IN AUGUST 1939 the publishing firm Harper and Brothers sent Richard Wright's Native Son to a then fledgling Book-of-the-Month Club (the literary clearinghouse, now 72 years old, which sells select books through the mail). The club's executives liked the novel but felt its sexual explicitness would offend their membership. Consequently, they asked Wright if he would alter his manuscript in several places so that it could attract a larger audience. Wright, finding their proposed changes insignificant, did as they requested. And that, as they say, was that.

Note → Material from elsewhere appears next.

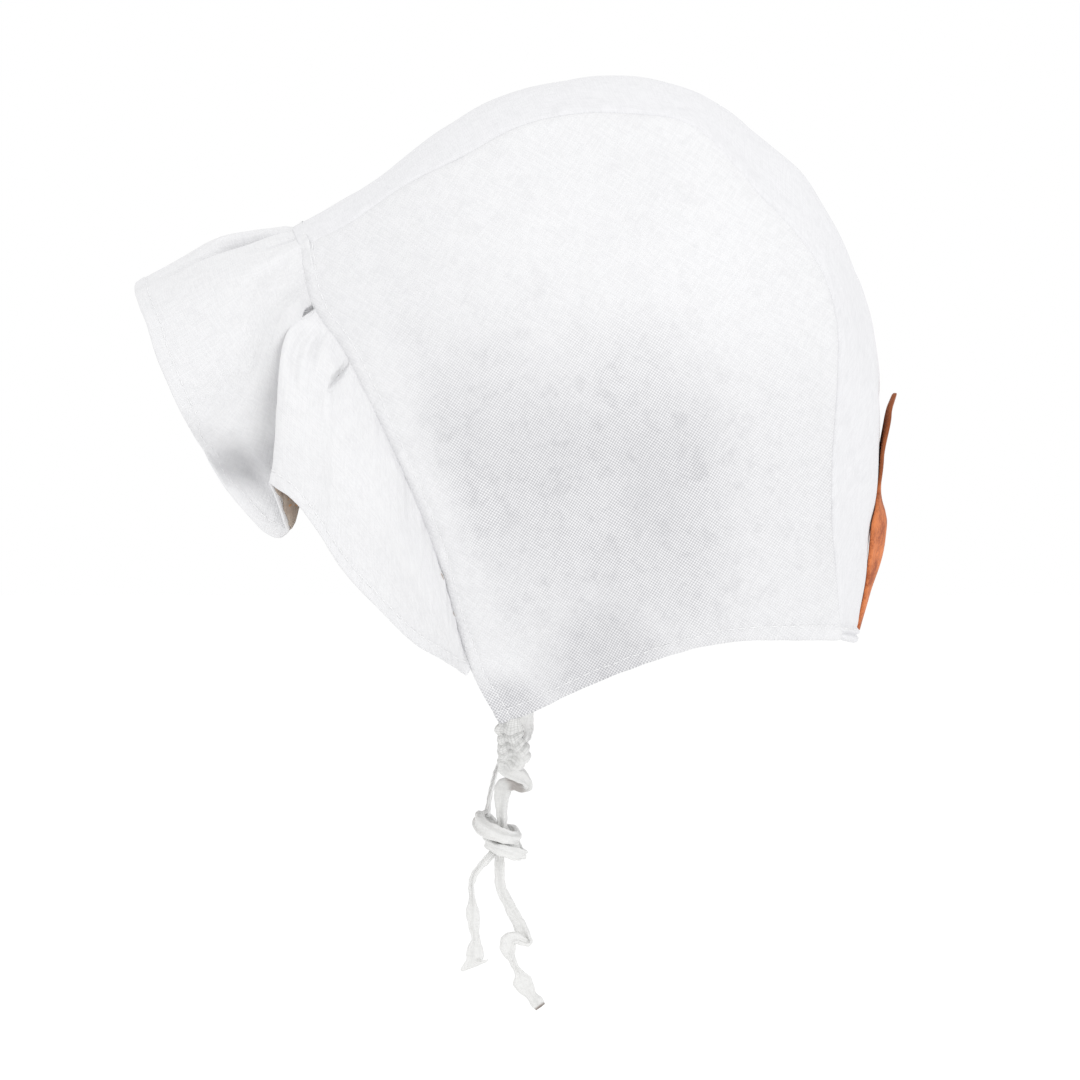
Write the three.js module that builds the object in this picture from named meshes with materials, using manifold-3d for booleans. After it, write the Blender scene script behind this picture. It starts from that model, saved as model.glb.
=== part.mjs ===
// Baby sun bonnet in white linen, as worn: millimetres, +Z up, the face looks along -Y,
// +X is the wearer's left. The origin is the inside of the crown top, where the head touches.
import * as THREE from 'three';
import { mergeVertices } from 'three/addons/utils/BufferGeometryUtils.js';
import Module from 'manifold-3d';

// Driving sizes of the crown
const CROWN_DEPTH = 162;
const CROWN_HEIGHT = 177;
const CROWN_BREADTH = 124;
const GUSSET_BREADTH = 86;
const PANEL_SWELL = 9;
const CROWN_CLOTH = 1.4;
const SEW_GAP = 0.3;

// Driving sizes of the brim
const BRIM_DEPTH = 47;
const BRIM_CLOTH = 1.1;
const LINING_CLOTH = 1.0;
const LAYER_GAP = 0.6;

// Driving sizes of the leather tab
const TAB_LENGTH = 65;
const TAB_WIDTH = 26;
const TAB_LEATHER = 1.6;
const TAB_LIFT = 4.6;

// Driving sizes of the ties
const TIE_WIDTH = 6;
const TIE_THICKNESS = 2.4;
const KNOT_SIZE = 13;
const KNOT_WRAP = 4.4;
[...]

Those concerned about the influence of Oprah's Book Club will immediately comprehend the relevance of this historical footnote. It's safe to assume that there are some authors out there, languishing in varying degrees of poverty, who would gladly shave a page or two from their completed novels if it meant catching Oprah's eye. And then there are those, considerably more desperate, who are composing with her book club specifically in mind. It's hard to blame them; win the Oprah lottery and wave goodbye to hardship (besides, one can always pen the great American novel later while lounging poolside at a newly procured North Hampton estate). And yet writing in such a way as to secure the widest possible readership means that the finished product will be no different from a pair of blue jeans or a McDonald's hamburger. It will have been reduced to its least offensive and most facilely consumed elements. While acceptable, maybe even enjoyable, the book will also be generic and standardized, as unique as the hundreds of others just like it.

Oprah Winfrey fans need to be careful or they might make a similar mistake. It's easy to love Oprah. In one magical package, she's both Tina Turner and your Aunt Marge, a night out on the town and a Sunday spent knitting, a trip to Cancun and a shift at a soup kitchen. She's everything we are and everything we want to be, the next door neighbor who made good. But her bric-a-brac personality has an explanation. For all her humanitarian campaigns and touching admonishments, her unflagging class and profuse intimacy, her intellectual curiosity and spiritual guidance, she is still, first and foremost, an extremely popular television celebrity and thus has no choice but to function like one of her book club novels: across the board and for the masses. We may love Oprah, but we shouldn't model her emblematic demeanor. Doing so would be like trying to find yourself in a hall of mirrors. Why even bother when everyone looks exactly the same?